3. Visão cultural comparada – De 2003 a 2013 fizemos regularmente um jornal intitulado “Aventuras”, com narrativas das nossas viagens. Durante toda a infância, os nossos filhos não tiveram filmadoras. Optamos pela máquina fotográfica como recurso de educação do olhar. A foto exige que o observador escolha o objeto e que faça um enquadramento antes de clicar.

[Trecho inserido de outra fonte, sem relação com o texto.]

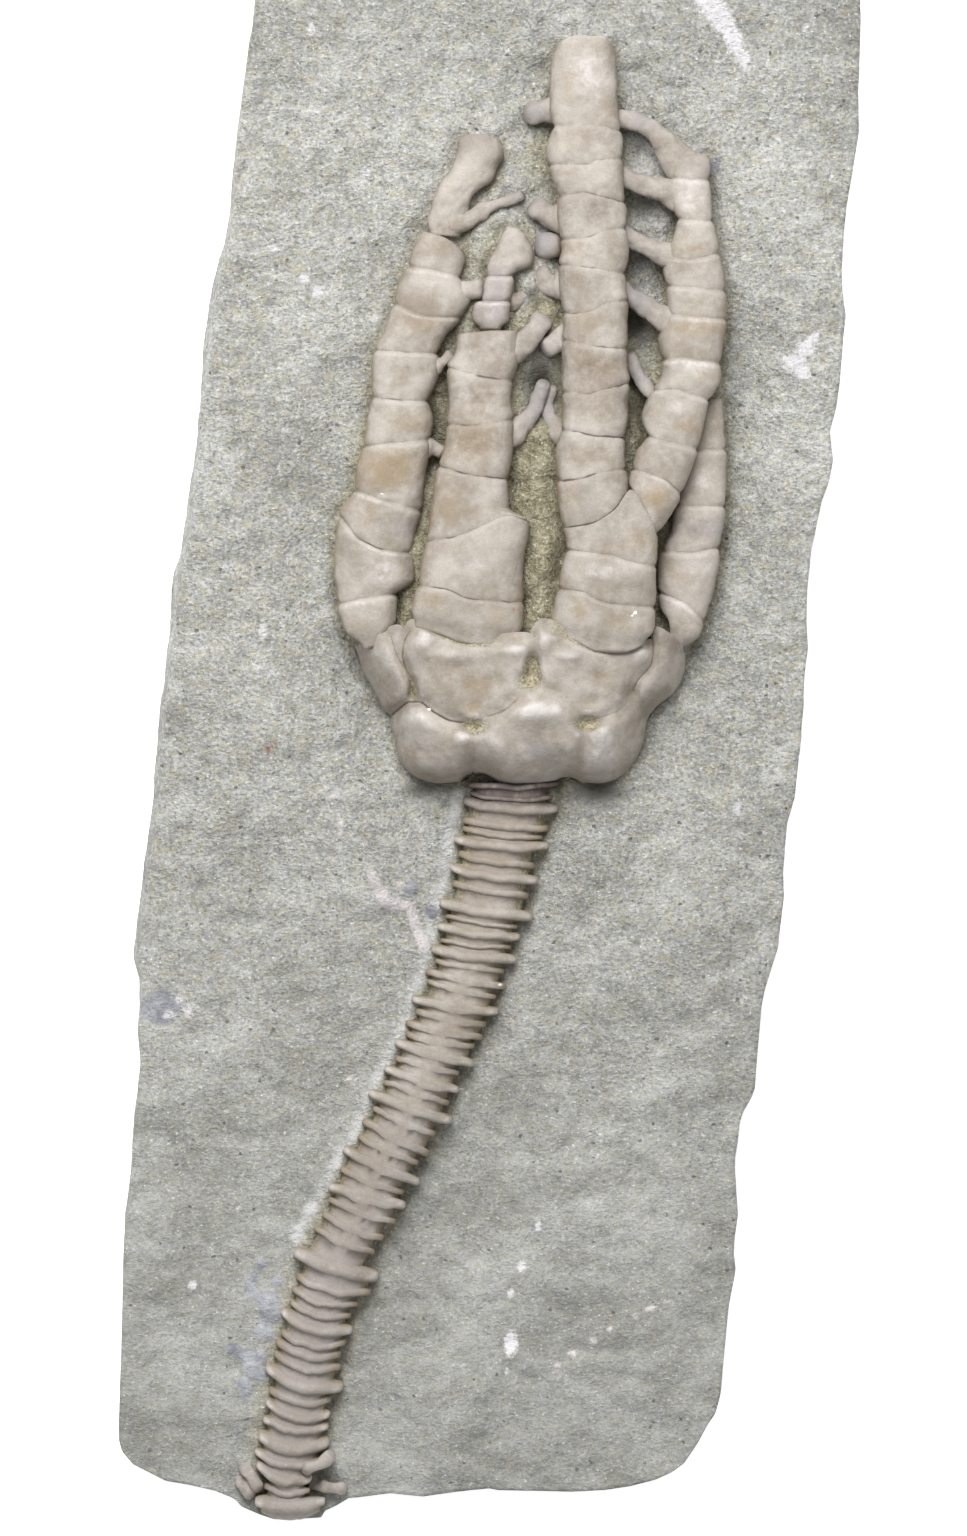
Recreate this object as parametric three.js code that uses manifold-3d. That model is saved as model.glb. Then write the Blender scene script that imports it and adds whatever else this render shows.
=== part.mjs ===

Examinando a coleção desse jornal, dá para acompanhar a evolução dos nossos filhos no avanço dos códigos de comunicação. Nas primeiras edições, eles participam com desenhos e alguns títulos feitos à mão. Em seguida, começam a fazer textos manuscritos. A nossa preocupação com o consumismo entra em sintonia com eles nos anúncios de antipublicidade que passamos a fazer juntos a cada edição. E vieram os diários de bordo, os textos digitados e as páginas onde as fotos falam por si.

4. Parcerias orgânicas – Como o filho do carpinteiro que segura casualmente a ponta da madeira para o pai serrar, meus filhos passaram a me ajudar no trabalho literário e musical. No livro-CD “A casa do meu melhor amigo”, chego a contar com a parceria deles dois em composições que revelam claramente o temperamento de cada um. Como escrevo meus trabalhos no mesmo escritório em que eles fazem as tarefas escolares e gosto de mostrar a eles o que estou produzindo, é natural receber suas valiosas contribuições.

5. Celebração da infância – Um belo dia, nos demos conta de que chegara o momento de darmos o salto na curva de crescimento. Pensamos em celebrar o tanto que fizemos juntos durante a infância deles, o que não foi pouca coisa. Começamos pela escolha dos livros preferidos, aqueles que eles mais gostaram, principalmente entre os que lemos juntos na hora de dormir. Depois de uma longa troca de impressões eles chegaram a doze títulos e, dessa dúzia, escolheram “Os irmãos coração de leão”, de Astrid Lindgren, como o número um.

Fomos, então, nos organizar para conhecer de perto o ambiente onde brotara aquela história. Notamos que, além da Suécia, os demais países da Escandinávia também ofereciam referências essenciais que tinham ligações com o aprendizado dialógico da nossa relação pais e filhos, tanto na interação com as expressões humanas manifestadas nas esculturas de Vigeland, na Noruega, quanto no reino da imaginação, onde se dão os contos de Andersen, e no lugarzinho concreto do interior da Dinamarca onde nasceu a Lego.

Usufruímos de tudo isso e ainda reforçamos em nós a compreensão de que a maior riqueza de um povo está na valorização da sua cultura comunitária, na qual predomina o respeito ao espaço público e ao bem comum como parâmetro norteador, inclusive dos interesses privados. E, quanto ao aprendizado da “criança em primeiro lugar”, seguimos cantando a música “Olho Mágico” (Anna Torres / Flávio Paiva) que diz assim: “Não olhe por mim / Olhe pra mim”. Assim, assim!